One of the band’s more subtle claims to genius has been their profound lyrical relevance – hitting home for many millennials on their rather isolating experiences of “social” media. Murray furrows his brow; “It’s a weird time to be alive, where you can always seem to be super happy –if you like”. In an age where filters and witty captions can parallel that of witchcraft in their ability to whist together illusions of sparkly realities, Easy Life recognizes the sheer urgency for sincere and authentic songwriting.
During the band’s first meeting with their current producer, Rob Milton, Murray describes, “It was a bit a baptism of fire”. “From day one,” he explains, “Rob has said, ‘You can only write what you feel’. So we’ll be talking over a cup of tea at the beginning of the day, and I’ll say, ‘Well I actually feel really shit’. And he’s like, ‘Right, well let’s write about that then’”. Lewis riffs off Murray’s candor, “We try to embody the Easy Life name, but, as you know, no one is happy all the time… We just gotta talk about how we feel, realising no fighter is as good as themselves”. This empathetic nature lies at the core of what Easy Life does best: digging past the noise towards a deeper and livelier understanding of what it is to be human.

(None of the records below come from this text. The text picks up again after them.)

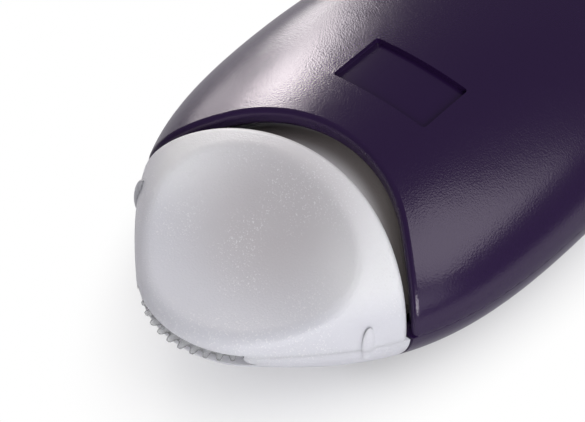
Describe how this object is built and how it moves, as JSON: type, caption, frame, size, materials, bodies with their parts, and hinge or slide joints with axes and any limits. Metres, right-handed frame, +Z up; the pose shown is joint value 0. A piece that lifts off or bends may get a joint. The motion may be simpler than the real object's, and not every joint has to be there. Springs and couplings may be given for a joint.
{
  "type": "chalk wheel marker",
  "caption": "Hand-held tailor's chalk marker: mouse-shaped two-shell handle, pull-out chalk cartridge with dished nose and toothed metering wheel.",
  "frame": {"origin": "on the plane of the flat underside, centred under the whole outline in X and Y", "axes": "+Z up, nose with the wheel towards -Y, tail towards +Y, mirror plane X = 0"},
  "size_m": [0.042, 0.0768, 0.0195],
  "materials": {
    "handle_plastic": "fine leather-like grain, satin",
    "cartridge_plastic": "milky, finely frosted",
    "clear_plastic": "clear, polished",
    "axle_steel": "ground pin",
    "plug_plastic": "soft, smooth",
    "chalk": "loose fine powder"
  },
  "bodies": {
    "handle": {"handle_top_shell": "handle_plastic", "handle_bottom_shell": "handle_plastic"},
    "cartridge": {"cartridge_top_shell": "cartridge_plastic", "cartridge_bottom_shell": "cartridge_plastic", "chalk_charge": "chalk"},
    "wheel": {"metering_wheel": "clear_plastic", "wheel_axle": "axle_steel"},
    "plug": {"refill_plug": "plug_plastic"}
  },
  "joints": [
    {"name": "cartridge_slide", "type": "slide", "parent": "handle", "child": "cartridge", "axis": [0, -1, 0], "range_m": [0, 0.032]},
    {"name": "wheel_spin", "type": "hinge", "parent": "cartridge", "child": "wheel", "pos_m": [0, -0.02962, 0.009], "axis": [0, 0, 1], "continuous": true},
    {"name": "plug_slide", "type": "slide", "parent": "cartridge", "child": "plug", "axis": [0, 1, 0], "range_m": [0, 0.006]}
  ]
}
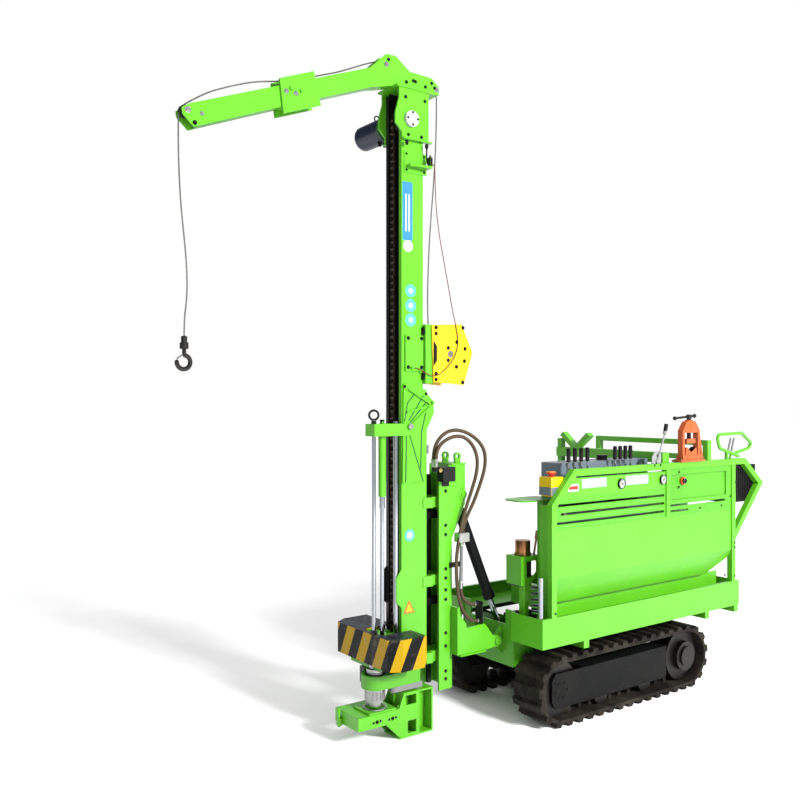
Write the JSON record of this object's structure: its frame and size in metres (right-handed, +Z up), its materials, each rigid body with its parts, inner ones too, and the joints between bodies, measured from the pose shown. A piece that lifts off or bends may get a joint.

As we leave the farm with the windows down, the boy’s hometown legend Engelbert Humperdinck’s, Can’t Take My Eyes Off Of You slowly fills the car. All chanting along, they add their own flair to the chorus, “I love you— Leicester! And if it’s quite alright!” It quickly becomes clear to me that I have spent my day here in the right company. Murray lifts the back of his hand to wipe away a remaining smudge of dirt from his cheek. “I know I talk a lot of shit on Leicester, but I’ve gotta say,” he pushes his foot onto the gas, ‘I’ve got so much respect for this place”.